We are then taken somewhat annoyingly, after the opening credits, to what happened three days earlier…

The story continues with a group of friends in a car who are on a camping trip into the woods. Oooh, how unoriginal. There is some amusing bickering and arguing between two of the girls at one point but I started to get a bit lost due to the appalling acting (I couldn’t tell if they were serious or not but background information tells me that they were!) and almost gave up entirely when some weird “nightmare” scenes with bad sound started occurring. A nude woman (played by gorgeous Naomi Vondell) with blood all over her wandering down some railway tracks made no sense at all. I think we all know where this film is going… and it isn’t going to get any better!
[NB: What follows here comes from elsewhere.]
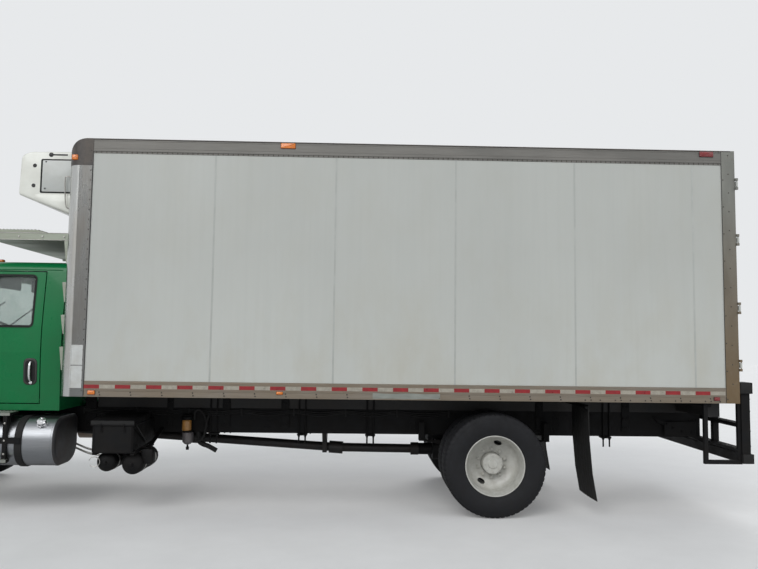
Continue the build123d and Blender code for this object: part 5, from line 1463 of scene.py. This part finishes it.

The filmmaking here deserves a special mention as not only are the crew visible in reflections several times but the camerawork is truly awful. It’s all shaky and there are lingering shots over things which have no relevance whatsoever. I think it was just padding to make the film longer. Not that it needed any padding because it couldn’t be much slower!!! I still have no idea what any of it was to do with the rest of the film.

Anyway, back to the story. The car runs out of petrol so the driver, Jeff (who is also the starring actor, director, producer and writer – Joseph D. Clark), goes off with a can to get some. On his travels some kind of pop video occurs (with onscreen credits!) and he ends up at the house of a fortune telling witch. She gives him petrol and, after having some vision of axes and blood, she tells him, “Don’t go there!”… Yes, I think I could give you all a similar warning about this film. Jeff ignores her of course.

Things then start to pick up when they arrive at their camp site. There’s a bit of beach fun and frolicking in the sea but the promise of some boobies here is just a tease. Perhaps this is the bikini party?

The really pretty girl (Jessica Psaila) sees her father’s ghost then has sex with Jeff after both of them meet while peeing in the woods. Yup, more peeing. Can you imagine how awkward that would be in real life to chat up a girl while she’s squatting and you have your own dribbling dinkle in your hand? How embarrassing! The sex scene which follows is quite amusingly accompanied by the cheesiest of classical music and isn’t erotic in any way.

Time moves on very quickly (but not if you are watching this film). Soon it is dark and they have a campfire. First a couple of them try to tell creepy stories and the guy who holds a guitar yet never once attempts to play it does his best to make them jump. It’s so lame. I wish I could find a better word than “lame” but for some reason this film seems to have now rotted the part of my brain that can come up with a suitable English expression. Worse than crap is my next thought.

Then they decide to play “Twenty Questions” (but we only get two!) and everyone learns the “story”. One of the girls was raped by her father and now sees his ghost. She has sex with almost any man she sees just to make her father’s ghost angry. This is probably the most important part of the film so pay attention!

The next ten minutes are spent indulging in the revelations provided by the story. Every male fantasy comes true for Jeff while the “guitar dude” gets a go on daddy’s girl. I’m sorry if that appears to be confusing but I didn’t catch the names of the male characters other than the lead and I have no idea what the names of the girls are other than them being called Mandy, Randy and Sandy. I couldn’t tell you which was which because I didn’t really care about their names at this point. At last we get some decent nudity even if it is with more amusing classical music and comedic wriggling.

Finally, about an hour and fifteen minutes into the film (remember this is only 78 minutes long), the massacre starts. Some random forest-lurking guy steals a lump of wood and freaks them out but it’s a red herring. The “kids” all start getting unconvincingly killed with a mix of some of the worst practical and CGI effects ever created. Is it the freaky “creepy guy”? Is it Henry the mild-mannered janitor? Er, no… there’s a big twist coming…

I’m not going to spoil it for you. You’ll have to watch it to find out as you would not work this out in a million years (unless you watch the opening credits VERY carefully!). I actually enjoyed the ending more than all the rest of the film put together. It still wasn’t, in any way, shape or form, scary though but at least it was an ending to the whole torturous experience.